Eggs and Easter and Spring, for instance. The goose has just started to lay her gigantic eggs. When I saw her sitting on her nest this morning, for the first time this year, my heart just leaped and I felt that spring had truly arrived. Toulouse, our generally very kind and gentle grey goose, becomes a quite aggressive broody mother. She looks so serene and graceful sitting atop her lightly buried eggs, but the moment you get anywhere near her, she’s positively terrifying. I happened to catch her off the nest in the afternoon, in the pasture nipping up new green grass. So I made a beeline for the nest to get the eggs while I could. (We have no gander, so there’s no sense in letting her sit, as none of the eggs will hatch.) But she saw me and came half-running, half-flying, loudly honking toward me. I won the race to the nest, though, and uncovered three eggs. Each one is an omelet.

The chickens, too, are laying in earnest. All through the fall and winter I wrestle with whether it’s worth feeding them – especially expensive organic feed! Doubt. But finally, the hen house is giving me six to ten eggs a day, and the little chicken tractor full of new layers gave me two this evening. I do worry that most of the eggs are going to end up in the hedgrows, as the chickens range farther and farther afield. Literally. But they are quite beautiful poking through the neighbor’s corn stubble. There is so much life walking about in every direction.

I’m glad that Easter falls during our hemisphere’s spring. It makes sense to me to celebrate the Resurrection when life is returning to fields and farmyards and roadsides and parks. It makes sense to celebrate Eternal Life when you are finding little tufts of bunny nest in your backyard. Luminous bluebirds suddenly flash, barely visible, from one tree to another. Anything seems possible.

Today I took two of my lambs to an Easter Egg Hunt sponsored by my little town and our neighboring village, smaller still. We were to be the petting zoo before the big event. I held darling Frankie and Johnny in my arms, offered them for petting and posed for pictures. When it was time for the search, it poured, but the kids flooded out into the baseball field anyway, and scrambled to gather up pastel plastic eggs. The whole event was over in about 30 seconds. And then the fire truck pulled up, honked it’s great deep horn, and delivered the Easter Bunny! He was wet and soggy, but hung jauntily off the side of the truck and waved. Again, my heart leaped! The relevance and resonance of these symbols, simple as they are, are undeniably powerful. They work in the sense that they open our hearts to the unfathomable mysteries to which they’re attached.

I am thankful everyday that I get to live in the symbols. Pocketfuls of eggs, pastures full of lambs, gardens up in sprouts. Easter.
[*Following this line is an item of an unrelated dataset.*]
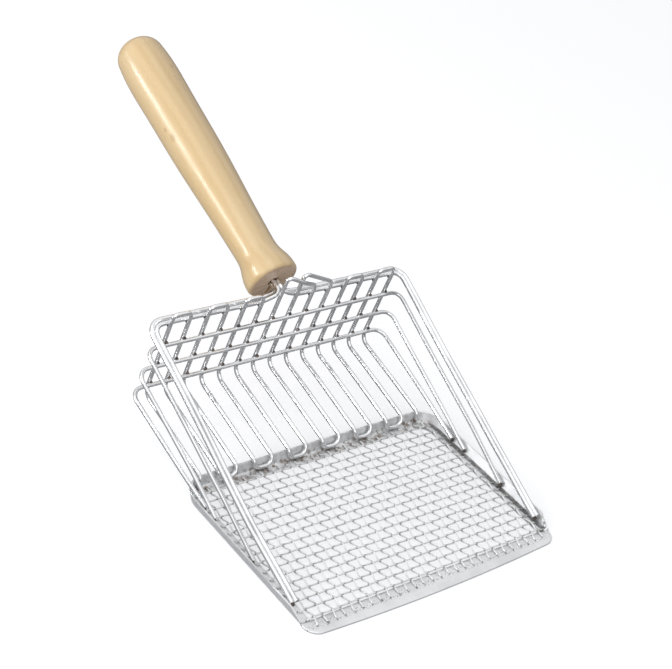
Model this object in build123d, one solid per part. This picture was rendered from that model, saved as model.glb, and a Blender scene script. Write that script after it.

Life.

3 Comments »

  1. Ann Boyd said,

    April 2, 2007 @ 10:15 pm

    I had such fun last spring being pregnant and due with Lucy — it seemed like such a fitting way to welcome her into the world. I remember bringing her home from the hospital and showing her the bulbs blossoming in our front yard. :)

  2. Nicole Wetzel said,

    April 4, 2007 @ 7:33 pm

    I, too love the spring. Around this time I almost crave digging in the dirt with my kids. And since I have become a parent to a baseball lover spring ushers in the fun and the excitement of the ball park again. And for some of the teams we have routed for I think resurrection is an appropriate term. GO CUBS!

    It is fun to read about your thoughts on farm life.

    Oh and by the way welcome to Wisconsin.

  3. Dora said,

    April 12, 2007 @ 9:04 pm

    What a great image of you running quick to get the goose’s eggs!